▶ **To be done**: Give back the lines exactly, from the first one to the line with "BORE_LIES_TOWARDS = math.radians(32.0)", both ends included.

▶ **Given records**:
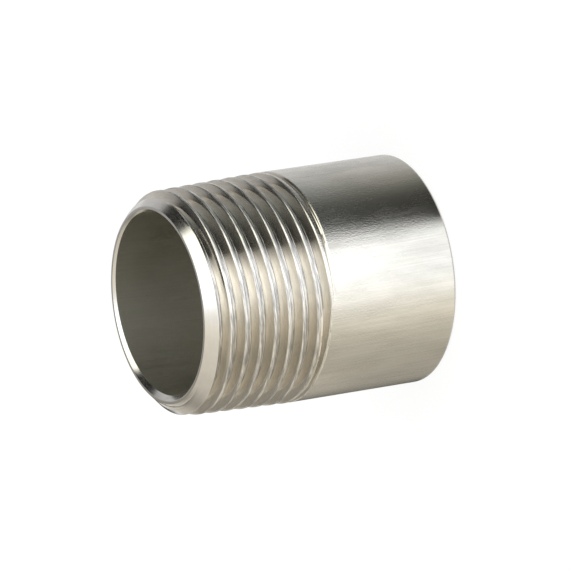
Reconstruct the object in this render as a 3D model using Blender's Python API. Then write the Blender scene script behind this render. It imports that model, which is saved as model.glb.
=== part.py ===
"""A short steel pipe nipple: a plain pipe end below, a taper pipe thread above.

Metres, +Z up. The nipple stands on its plain end, whose middle is the origin, so the
threaded end and its open bore look up.
"""

import math

import bmesh
import bpy

# Pipe
OUTSIDE_DIAMETER = 0.0337
WALL_THICKNESS = 0.00345
OVERALL_LENGTH = 0.040
PLAIN_END_BREAK = 0.00025

# The pipe's wall is uneven: its bore is off centre, in a direction between +X and +Y
BORE_OFF_CENTRE = 0.00024
BORE_LIES_TOWARDS = math.radians(32.0)

# Threaded end: the bore's mouth is broken true to the outside, so that the break is widest
# where the wall is thickest. Round it are a flat ring and a wide chamfer.
LEAST_MOUTH_BREAK = 0.00031
MOUTH_BREAK_ANGLE = math.radians(45.0)
END_RING_WIDTH = 0.00041
CHAMFER_ANGLE = math.radians(45.0)

# Taper pipe thread, right-hand, with the Whitworth form of 11 threads to the inch
THREAD_PITCH = 0.0254 / 11.0
FLANK_HALF_ANGLE = math.radians(27.5)
DEPTH_TO_PITCH = 0.640327
ROUNDING_TO_PITCH = 0.137329
CREST_FLAT_TO_PITCH = 0.09
TAPER_ON_DIAMETER = 1.0 / 16.0

# Where the thread lies: the crest is full size at the gauge plane, a little inside the pipe's
# own outside. At the last groove the tool backs out to a light score, which goes most of the
# way round again before the tool leaves the steel.
GAUGE_LENGTH = 0.0104
CREST_INSET_AT_GAUGE = 0.000226
THREAD_REACH = 0.02068
RUN_OUT_TURN = math.radians(50.0)
SCORE_TURN = math.radians(305.0)
SCORE_DEPTH = 0.0005
LIFT_OFF_TURN = math.radians(50.0)
TOOL_LEAVES_AT = math.radians(-100.0)

# Facets round the pipe, and how far the cutting tool reaches past the steel and rises over it
SEGMENTS = 72
TOOL_CLEARANCE = 0.0012
TOOL_MARGIN = 0.00002
WELD_DISTANCE = 0.000002
SHARP_EDGE_ANGLE = math.radians(24.0)

OUTSIDE_RADIUS = OUTSIDE_DIAMETER / 2.0
BORE_RADIUS = OUTSIDE_RADIUS - WALL_THICKNESS
MOUTH_RADIUS = BORE_RADIUS + BORE_OFF_CENTRE + LEAST_MOUTH_BREAK
TAPER_SLOPE = TAPER_ON_DIAMETER / 2.0
THREAD_DEPTH = DEPTH_TO_PITCH * THREAD_PITCH


def crest_radius(from_end):
    """The radius of the thread's crests at a distance from the threaded end."""
    return OUTSIDE_RADIUS - CREST_INSET_AT_GAUGE + (from_end - GAUGE_LENGTH) * TAPER_SLOPE


def bore_wall(angle):
    """How far the bore's wall is from the pipe's own axis in this direction."""
    turned_by = angle - BORE_LIES_TOWARDS
    across = BORE_OFF_CENTRE * math.sin(turned_by)
    return BORE_OFF_CENTRE * math.cos(turned_by) + math.sqrt(BORE_RADIUS**2 - across**2)


def blank_profile(angle):
    """The pipe's section before threading, as (radius, height), outer side going up."""
    bore = bore_wall(angle)
    mouth_break = (MOUTH_RADIUS - bore) / math.tan(MOUTH_BREAK_ANGLE)
    ring_radius = MOUTH_RADIUS + END_RING_WIDTH
    chamfer_slope = math.tan(CHAMFER_ANGLE)
    chamfer_length = (crest_radius(0.0) - ring_radius) / (chamfer_slope - TAPER_SLOPE)
    cone_length = GAUGE_LENGTH + CREST_INSET_AT_GAUGE / TAPER_SLOPE
    return [
        (OUTSIDE_RADIUS - PLAIN_END_BREAK, 0.0),
        (OUTSIDE_RADIUS, PLAIN_END_BREAK),
        (OUTSIDE_RADIUS, OVERALL_LENGTH - cone_length),
        (crest_radius(chamfer_length), OVERALL_LENGTH - chamfer_length),
        (ring_radius, OVERALL_LENGTH),
        (MOUTH_RADIUS, OVERALL_LENGTH),
        (bore, OVERALL_LENGTH - mouth_break),
        (bore, PLAIN_END_BREAK),
        (bore + PLAIN_END_BREAK, 0.0),
    ]


def on_circle(radius, angle, height):
    return (radius * math.cos(angle), radius * math.sin(angle), height)


def mesh_object(name, points, faces):
    mesh = bpy.data.meshes.new(name)
    mesh.from_pydata(points, [], faces)
    mesh.validate()
    thing = bpy.data.objects.new(name, mesh)
    bpy.context.scene.collection.objects.link(thing)
    return thing


def turned_blank():
    """The section carried round Z into one closed tube."""
    rows = len(blank_profile(0.0))
    points = []
    for step in range(SEGMENTS):
        angle = math.tau * step / SEGMENTS
        points += [on_circle(radius, angle, height) for radius, height in blank_profile(angle)]
    faces = []
    for step in range(SEGMENTS):
        here = step * rows
        there = (step + 1) % SEGMENTS * rows
        for row in range(rows):
            above = (row + 1) % rows
            faces.append((here + row, there + row, there + above, here + above))
    return mesh_object("nipple", points, faces)


def tool_outline():
    """The threading tool's outline as (along the pipe, out from the groove's bottom).

    It runs from the side of the threaded end to the other: a rounded tip, straight flanks,
    and shoulders that round over the crests on both sides.
    """
    tip_half_width = ROUNDING_TO_PITCH * THREAD_PITCH * math.cos(FLANK_HALF_ANGLE)
    tip_height = ROUNDING_TO_PITCH * THREAD_PITCH * (1.0 - math.sin(FLANK_HALF_ANGLE))
    shoulder_width = THREAD_PITCH / 2.0 - tip_half_width
    shoulder_height = THREAD_DEPTH - tip_height
    crest_edge = THREAD_PITCH / 2.0 * (1.0 - CREST_FLAT_TO_PITCH)
    over_crest = tip_height / 4.0
    run = (crest_edge - shoulder_width) / tip_height * over_crest
    half = [
        (tip_half_width, tip_height),
        (shoulder_width, shoulder_height),
        (crest_edge + run, THREAD_DEPTH + over_crest),
        (crest_edge + run, THREAD_DEPTH + TOOL_CLEARANCE),
    ]
    left = [(-along, out) for along, out in reversed(half)]
    return left + [(0.0, 0.0)] + half


def share_done(to_go, turn):
    """How much of a stage is done, 0 to 1, when to_go is what is left of its turn."""
    return 1.0 - min(max(to_go / turn, 0.0), 1.0)


def tool_lift(from_end, to_go):
    """How far the tool has backed out of the groove with this much of its turn left to go."""
    groove_bottom = crest_radius(from_end) - THREAD_DEPTH
    score_lift = OUTSIDE_RADIUS - SCORE_DEPTH - groove_bottom
    backed_out = share_done(to_go - SCORE_TURN, RUN_OUT_TURN) * score_lift
    return backed_out + share_done(to_go, LIFT_OFF_TURN) * (SCORE_DEPTH + TOOL_MARGIN)


def thread_cutter():
    """The space that the tool sweeps: a helix down the taper that backs out along its flank."""
    outline = tool_outline()
    rows = len(outline)
    step_turn = math.tau / SEGMENTS
    last_step = math.floor(TOOL_LEAVES_AT / step_turn)
    in_air = THREAD_REACH + THREAD_PITCH / 2.0 + TOOL_CLEARANCE / 2.0
    steps = math.ceil(in_air / THREAD_PITCH * SEGMENTS)
    points = []
    for step in range(steps + 1):
        to_go = step * step_turn
        angle = (last_step + step) * step_turn
        from_end = THREAD_REACH - to_go / math.tau * THREAD_PITCH
        lift = tool_lift(from_end, to_go)
        backed = lift * math.tan(FLANK_HALF_ANGLE)
        root = crest_radius(from_end) - THREAD_DEPTH + lift
        for along, out in outline:
            radius = root + out + along * TAPER_SLOPE
            height = OVERALL_LENGTH - from_end - along + backed
            points.append(on_circle(radius, angle, height))
    faces = [tuple(range(rows)), tuple(reversed(range(steps * rows, (steps + 1) * rows)))]
    for step in range(steps):
        here = step * rows
        there = here + rows
        for row in range(rows):
            beside = (row + 1) % rows
            faces.append((here + beside, here + row, there + row, there + beside))
    cutter = mesh_object("thread_cutter", points, faces)
    cutter.hide_render = True
    cutter.display_type = "WIRE"
    return cutter


def cut_thread(blank, cutter):
    """Cuts the groove, welds the facets that the cut leaves thinner than a hair, and shades."""
    cut = blank.modifiers.new("thread", "BOOLEAN")
    cut.operation = "DIFFERENCE"
    cut.solver = "EXACT"
    cut.object = cutter
    graph = bpy.context.evaluated_depsgraph_get()
    threaded = bpy.data.meshes.new_from_object(blank.evaluated_get(graph))
    blank.modifiers.remove(cut)
    plain = blank.data
    blank.data = threaded
    bpy.data.meshes.remove(plain)
    bpy.data.objects.remove(cutter)
    shape = bmesh.new()
    shape.from_mesh(threaded)
    bmesh.ops.remove_doubles(shape, verts=shape.verts, dist=WELD_DISTANCE)
    bmesh.ops.dissolve_degenerate(shape, edges=shape.edges, dist=WELD_DISTANCE)
    bmesh.ops.triangulate(shape, faces=shape.faces)
    shape.to_mesh(threaded)
    shape.free()
    threaded.name = blank.name
    threaded.shade_smooth()
    threaded.set_sharp_from_angle(angle=SHARP_EDGE_ANGLE)


def steel():
    """Plain stainless steel, drawn and turned."""
    material = bpy.data.materials.new("stainless_steel")
    material.use_nodes = True
    shader = material.node_tree.nodes["Principled BSDF"]
    shader.inputs["Base Color"].default_value = (0.60, 0.58, 0.54, 1.0)
    shader.inputs["Metallic"].default_value = 1.0
    shader.inputs["Roughness"].default_value = 0.28
    return material


def main():
    for thing in list(bpy.data.objects):
        bpy.data.objects.remove(thing)
    nipple = turned_blank()
    cut_thread(nipple, thread_cutter())
    nipple.data.materials.clear()
    nipple.data.materials.append(steel())


main()
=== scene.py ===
import math

import bmesh
import bpy
import numpy as np
from mathutils import Matrix, Vector


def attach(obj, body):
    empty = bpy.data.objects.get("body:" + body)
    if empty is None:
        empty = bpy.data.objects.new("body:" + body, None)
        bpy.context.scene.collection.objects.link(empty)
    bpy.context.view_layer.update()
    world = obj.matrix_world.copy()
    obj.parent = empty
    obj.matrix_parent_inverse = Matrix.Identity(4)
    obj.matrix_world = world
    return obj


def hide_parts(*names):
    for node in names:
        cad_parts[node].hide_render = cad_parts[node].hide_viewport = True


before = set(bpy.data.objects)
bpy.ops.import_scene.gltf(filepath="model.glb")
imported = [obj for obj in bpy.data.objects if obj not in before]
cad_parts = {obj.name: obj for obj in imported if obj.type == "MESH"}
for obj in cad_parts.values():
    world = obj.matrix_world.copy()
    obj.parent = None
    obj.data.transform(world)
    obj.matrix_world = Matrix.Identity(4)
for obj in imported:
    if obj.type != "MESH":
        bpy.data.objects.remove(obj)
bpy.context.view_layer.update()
print("frame loaded")

mm = 0.001

# The CAD nipple is cut in 72 facets. This one has the same sizes and the same helix in finer
# steps, with small rounds on its edges and a narrow flat at the groove's bottom.

nippleSizes = {
    "outsideRadius": 16.85 * mm,
    "boreRadius": 13.40 * mm,
    "boreOffCentre": 0.24 * mm,
    "boreTowards": math.radians(32.0),   # from +X towards +Y
    "length": 40.0 * mm,
    "plainEndBreak": 0.25 * mm,
    "mouthRadius": 13.95 * mm,           # edge between the mouth's break and the flat ring
    "ringRadius": 14.36 * mm,            # edge between the flat ring and the chamfer
    "edgeRound": 0.10 * mm,              # how far the chamfer's outer edge blends
    "taperRound": 0.02 * mm,             # how far the taper blends into the pipe
    "mouthRound": 0.04 * mm,             # round on both edges of the mouth's break
    "cornerRound": 0.05 * mm,            # round on the other edges
    "chamferPart": 0.3 * mm,             # from here the end's section comes down the chamfer
    "barrelPart": 5.0 * mm,              # and up to here it goes on up the barrel
}

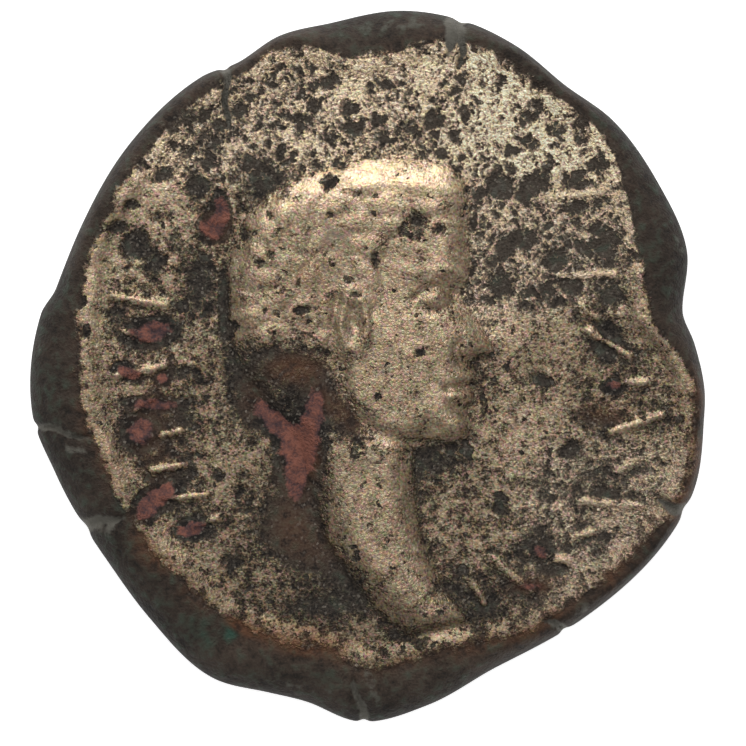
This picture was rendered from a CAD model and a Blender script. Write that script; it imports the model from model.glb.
# An ancient struck bronze coin lying on a white table, seen from straight above.
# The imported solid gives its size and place. One finer surface with its wear and corrosion dresses it.

import bpy
import numpy as np
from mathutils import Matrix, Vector


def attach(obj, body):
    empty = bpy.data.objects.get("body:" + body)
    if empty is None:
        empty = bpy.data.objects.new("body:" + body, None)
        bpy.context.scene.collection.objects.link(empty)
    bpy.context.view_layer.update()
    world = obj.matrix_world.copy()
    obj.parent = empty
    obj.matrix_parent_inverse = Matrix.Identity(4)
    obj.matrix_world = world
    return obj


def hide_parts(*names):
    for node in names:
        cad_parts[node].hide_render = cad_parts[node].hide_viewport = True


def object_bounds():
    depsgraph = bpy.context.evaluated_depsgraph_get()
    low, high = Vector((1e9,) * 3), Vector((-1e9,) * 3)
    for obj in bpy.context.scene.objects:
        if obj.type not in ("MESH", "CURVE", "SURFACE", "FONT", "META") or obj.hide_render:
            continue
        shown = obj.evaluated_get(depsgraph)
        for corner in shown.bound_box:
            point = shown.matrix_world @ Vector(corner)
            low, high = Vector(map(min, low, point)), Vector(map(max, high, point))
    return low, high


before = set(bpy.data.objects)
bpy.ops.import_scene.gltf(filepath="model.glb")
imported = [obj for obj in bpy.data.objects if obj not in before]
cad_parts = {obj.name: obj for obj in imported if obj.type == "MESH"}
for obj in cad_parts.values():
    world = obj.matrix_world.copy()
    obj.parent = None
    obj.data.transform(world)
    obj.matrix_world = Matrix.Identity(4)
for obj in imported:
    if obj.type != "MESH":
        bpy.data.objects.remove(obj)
cadLow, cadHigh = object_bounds()
print("frame loaded: the coin's box is", [round(v * 1000, 2) for v in cadHigh - cadLow], "mm")

metre = 1000.0  # millimetres
insideBox = 0.9998  # the largest share of the solid's box that the surface may take

# the blank: its outline and bevel follow the solid, as [degrees from +X, share]
flan = {
    "radius": 13.3,
    "thickness": 2.55,
    "bellyHeight": 0.95,
    "underBevel": 0.7,
    "bevelWidth": 2.2,
    "crestWidth": 0.35,
    "crestSlope": 0.7,
    "fieldDepth": 0.18,
    "edge": [
        [-4, 1.0], [4, 0.97], [10, 0.947], [20, 1.006], [32, 1.017], [45, 1.028],
        [55, 1.017], [65, 1.045], [75, 1.062], [85, 1.057], [96, 1.023], [105, 1.013],
        [113, 0.979], [120, 0.989], [137, 0.966], [153, 0.946], [166, 0.953], [171, 0.982],
        [188, 1.005], [199, 0.979], [216, 0.964], [229, 0.988], [243, 1.032], [253, 1.011],
        [260, 1.012], [269, 1.054], [280, 1.02], [293, 0.97], [310, 0.982], [331, 1.027],
        [340, 1.033], [350, 1.01],
    ],
    "bevel": [
        [-4, 0.18], [8, 0.52], [19, 0.84], [28, 0.68], [42, 0.32], [55, 0.16],
        [72, 0.27], [87, 0.75], [94, 0.64], [101, 0.23], [110, 0.15], [122, 0.25],
        [140, 0.3], [158, 0.27], [176, 0.82], [189, 0.95], [203, 0.82], [215, 0.75],
        [242, 1.0], [255, 0.91], [267, 1.0], [280, 0.82], [297, 0.34], [310, 0.25],
        [325, 0.15], [340, 0.2],
    ],
}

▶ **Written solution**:
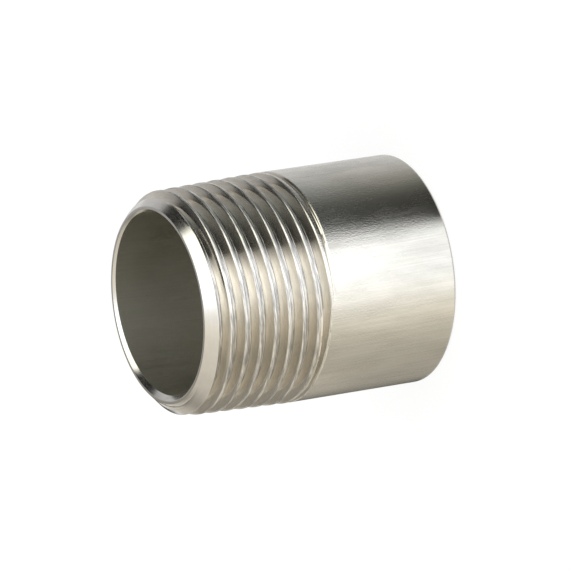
Reconstruct the object in this render as a 3D model using Blender's Python API. Then write the Blender scene script behind this render. It imports that model, which is saved as model.glb.
=== part.py ===
"""A short steel pipe nipple: a plain pipe end below, a taper pipe thread above.

Metres, +Z up. The nipple stands on its plain end, whose middle is the origin, so the
threaded end and its open bore look up.
"""

import math

import bmesh
import bpy

# Pipe
OUTSIDE_DIAMETER = 0.0337
WALL_THICKNESS = 0.00345
OVERALL_LENGTH = 0.040
PLAIN_END_BREAK = 0.00025

# The pipe's wall is uneven: its bore is off centre, in a direction between +X and +Y
BORE_OFF_CENTRE = 0.00024
BORE_LIES_TOWARDS = math.radians(32.0)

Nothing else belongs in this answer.